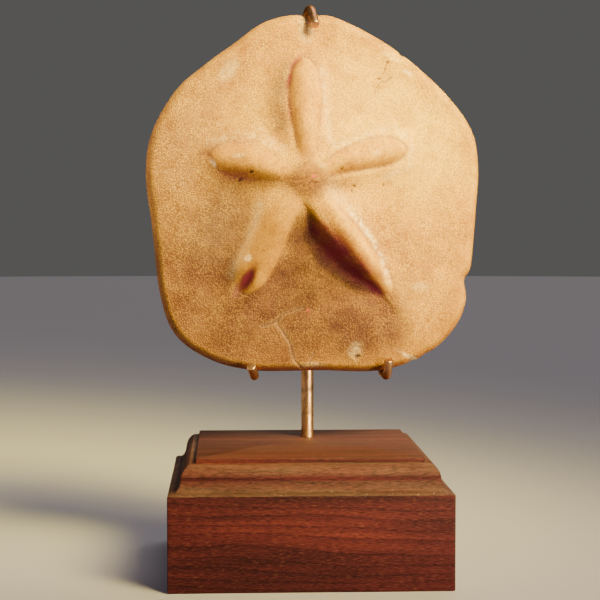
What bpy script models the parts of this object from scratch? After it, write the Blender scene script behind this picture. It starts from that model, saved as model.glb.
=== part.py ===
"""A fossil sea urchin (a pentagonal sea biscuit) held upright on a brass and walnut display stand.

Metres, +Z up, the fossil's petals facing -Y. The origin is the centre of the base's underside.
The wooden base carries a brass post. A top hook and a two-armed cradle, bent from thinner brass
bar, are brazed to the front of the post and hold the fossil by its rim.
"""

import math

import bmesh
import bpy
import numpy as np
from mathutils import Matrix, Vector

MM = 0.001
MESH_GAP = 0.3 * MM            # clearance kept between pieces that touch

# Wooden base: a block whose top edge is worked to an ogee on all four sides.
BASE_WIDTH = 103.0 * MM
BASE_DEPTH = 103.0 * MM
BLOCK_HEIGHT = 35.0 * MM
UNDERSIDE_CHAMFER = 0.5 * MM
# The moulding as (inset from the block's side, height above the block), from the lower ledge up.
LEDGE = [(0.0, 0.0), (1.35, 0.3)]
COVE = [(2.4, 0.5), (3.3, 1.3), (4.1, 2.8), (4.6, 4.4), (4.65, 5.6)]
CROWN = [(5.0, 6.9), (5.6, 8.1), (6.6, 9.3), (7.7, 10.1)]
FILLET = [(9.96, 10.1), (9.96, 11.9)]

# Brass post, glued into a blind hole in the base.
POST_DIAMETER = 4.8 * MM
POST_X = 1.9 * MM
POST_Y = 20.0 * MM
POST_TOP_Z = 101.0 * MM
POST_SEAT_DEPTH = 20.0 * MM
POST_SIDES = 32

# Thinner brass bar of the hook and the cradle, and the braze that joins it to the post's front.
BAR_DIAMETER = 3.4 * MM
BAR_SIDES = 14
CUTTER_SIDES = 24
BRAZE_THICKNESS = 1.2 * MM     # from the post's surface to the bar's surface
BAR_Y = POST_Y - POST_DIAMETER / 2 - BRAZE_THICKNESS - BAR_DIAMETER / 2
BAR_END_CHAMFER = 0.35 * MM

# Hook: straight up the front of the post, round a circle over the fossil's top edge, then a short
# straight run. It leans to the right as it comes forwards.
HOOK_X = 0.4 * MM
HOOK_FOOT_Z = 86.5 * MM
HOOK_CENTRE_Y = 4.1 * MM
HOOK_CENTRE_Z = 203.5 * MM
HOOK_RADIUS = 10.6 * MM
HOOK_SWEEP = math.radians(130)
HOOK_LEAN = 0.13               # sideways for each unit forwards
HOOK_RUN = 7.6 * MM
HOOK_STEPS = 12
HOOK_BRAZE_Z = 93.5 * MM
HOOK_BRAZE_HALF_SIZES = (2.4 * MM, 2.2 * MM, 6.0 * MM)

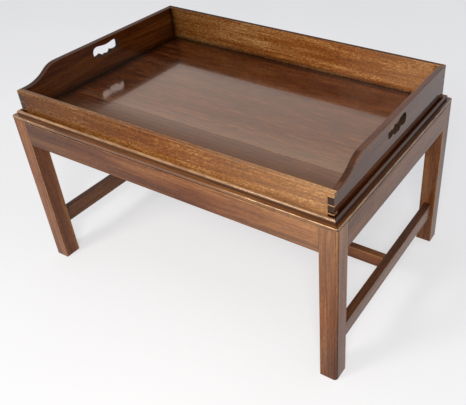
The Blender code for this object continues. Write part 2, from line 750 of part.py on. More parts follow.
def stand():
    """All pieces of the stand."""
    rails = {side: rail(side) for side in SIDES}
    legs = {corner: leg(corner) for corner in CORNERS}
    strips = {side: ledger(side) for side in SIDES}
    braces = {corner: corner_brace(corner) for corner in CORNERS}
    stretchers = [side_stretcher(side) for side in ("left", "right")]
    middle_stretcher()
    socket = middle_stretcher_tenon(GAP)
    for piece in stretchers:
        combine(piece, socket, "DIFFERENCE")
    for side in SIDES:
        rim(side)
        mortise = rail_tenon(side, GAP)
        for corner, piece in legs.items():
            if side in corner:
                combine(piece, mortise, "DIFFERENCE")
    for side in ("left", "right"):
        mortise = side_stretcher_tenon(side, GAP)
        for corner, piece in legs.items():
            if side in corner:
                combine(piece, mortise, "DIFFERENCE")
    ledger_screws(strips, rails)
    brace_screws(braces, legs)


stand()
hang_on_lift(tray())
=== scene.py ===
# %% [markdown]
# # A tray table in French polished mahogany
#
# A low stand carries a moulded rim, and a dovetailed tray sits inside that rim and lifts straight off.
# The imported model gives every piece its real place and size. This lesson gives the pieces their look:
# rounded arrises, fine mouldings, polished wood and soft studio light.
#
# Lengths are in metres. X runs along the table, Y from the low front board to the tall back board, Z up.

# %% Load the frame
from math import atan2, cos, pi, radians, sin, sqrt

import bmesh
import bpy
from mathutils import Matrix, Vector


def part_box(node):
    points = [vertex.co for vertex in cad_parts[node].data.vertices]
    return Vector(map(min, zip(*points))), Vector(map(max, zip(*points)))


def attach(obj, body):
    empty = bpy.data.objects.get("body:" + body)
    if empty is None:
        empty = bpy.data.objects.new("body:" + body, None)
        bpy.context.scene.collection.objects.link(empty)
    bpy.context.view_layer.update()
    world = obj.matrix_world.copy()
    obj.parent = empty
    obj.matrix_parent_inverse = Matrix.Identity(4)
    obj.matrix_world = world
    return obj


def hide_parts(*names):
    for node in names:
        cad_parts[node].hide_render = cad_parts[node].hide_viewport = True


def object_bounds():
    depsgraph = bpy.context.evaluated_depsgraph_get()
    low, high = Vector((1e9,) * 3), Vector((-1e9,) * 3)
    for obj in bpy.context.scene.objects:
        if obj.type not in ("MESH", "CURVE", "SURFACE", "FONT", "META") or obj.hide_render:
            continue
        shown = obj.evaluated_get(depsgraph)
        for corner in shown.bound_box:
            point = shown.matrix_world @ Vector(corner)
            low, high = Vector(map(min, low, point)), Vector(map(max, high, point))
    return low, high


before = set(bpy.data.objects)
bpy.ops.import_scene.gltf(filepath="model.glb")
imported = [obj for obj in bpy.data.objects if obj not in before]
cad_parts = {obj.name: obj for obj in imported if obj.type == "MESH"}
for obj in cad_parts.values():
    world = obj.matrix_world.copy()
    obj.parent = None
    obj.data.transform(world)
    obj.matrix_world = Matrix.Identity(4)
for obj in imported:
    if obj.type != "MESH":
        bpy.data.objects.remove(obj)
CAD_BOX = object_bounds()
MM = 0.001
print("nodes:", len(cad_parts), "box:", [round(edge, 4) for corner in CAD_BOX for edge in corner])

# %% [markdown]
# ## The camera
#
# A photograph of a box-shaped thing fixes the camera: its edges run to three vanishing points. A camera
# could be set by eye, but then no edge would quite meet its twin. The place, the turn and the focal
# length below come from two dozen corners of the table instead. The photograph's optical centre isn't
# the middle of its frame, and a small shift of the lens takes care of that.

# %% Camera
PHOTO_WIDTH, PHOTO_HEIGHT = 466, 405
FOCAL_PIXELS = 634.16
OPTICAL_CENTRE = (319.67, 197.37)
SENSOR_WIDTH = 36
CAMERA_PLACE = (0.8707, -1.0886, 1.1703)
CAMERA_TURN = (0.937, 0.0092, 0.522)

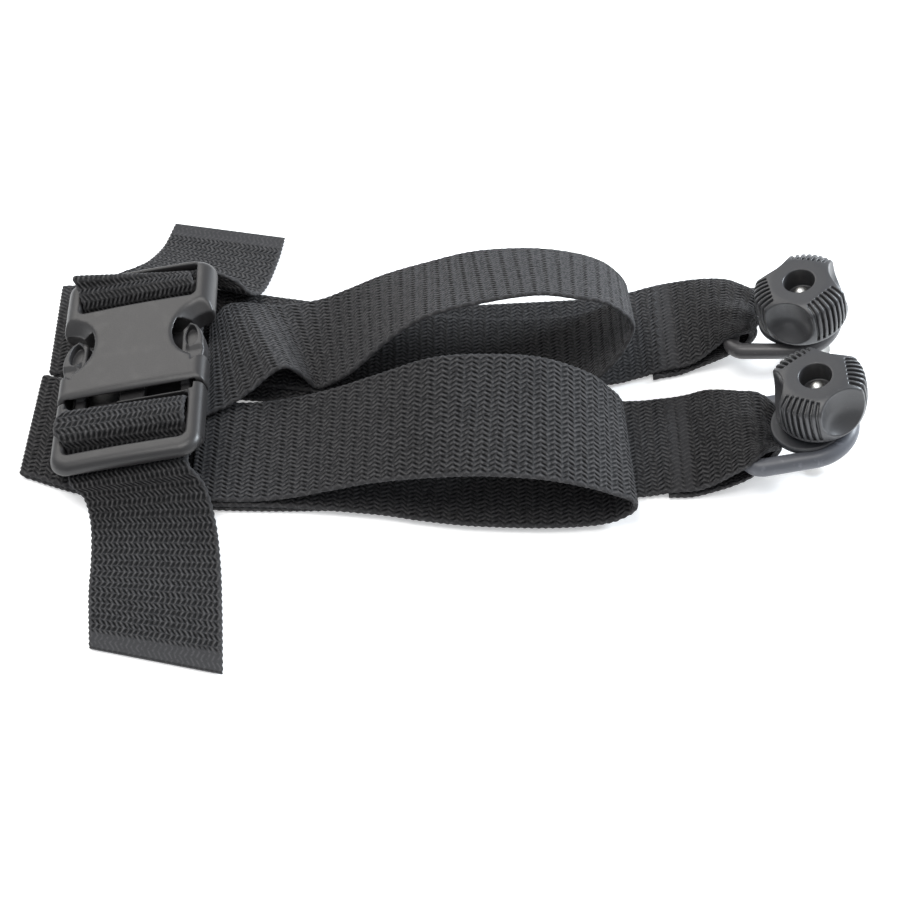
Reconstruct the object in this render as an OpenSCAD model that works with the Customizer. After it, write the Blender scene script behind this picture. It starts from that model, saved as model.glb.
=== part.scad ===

☆ ☆ ☆

DIRECTION: Write out again only the lines from the line containing "stretchers = [side_stretcher(side)" through the line containing "# Lengths are", both included, exactly as they are.

ANSWER BELOW:
    stretchers = [side_stretcher(side) for side in ("left", "right")]
    middle_stretcher()
    socket = middle_stretcher_tenon(GAP)
    for piece in stretchers:
        combine(piece, socket, "DIFFERENCE")
    for side in SIDES:
        rim(side)
        mortise = rail_tenon(side, GAP)
        for corner, piece in legs.items():
            if side in corner:
                combine(piece, mortise, "DIFFERENCE")
    for side in ("left", "right"):
        mortise = side_stretcher_tenon(side, GAP)
        for corner, piece in legs.items():
            if side in corner:
                combine(piece, mortise, "DIFFERENCE")
    ledger_screws(strips, rails)
    brace_screws(braces, legs)


stand()
hang_on_lift(tray())
=== scene.py ===
# %% [markdown]
# # A tray table in French polished mahogany
#
# A low stand carries a moulded rim, and a dovetailed tray sits inside that rim and lifts straight off.
# The imported model gives every piece its real place and size. This lesson gives the pieces their look:
# rounded arrises, fine mouldings, polished wood and soft studio light.
#
# Lengths are in metres. X runs along the table, Y from the low front board to the tall back board, Z up.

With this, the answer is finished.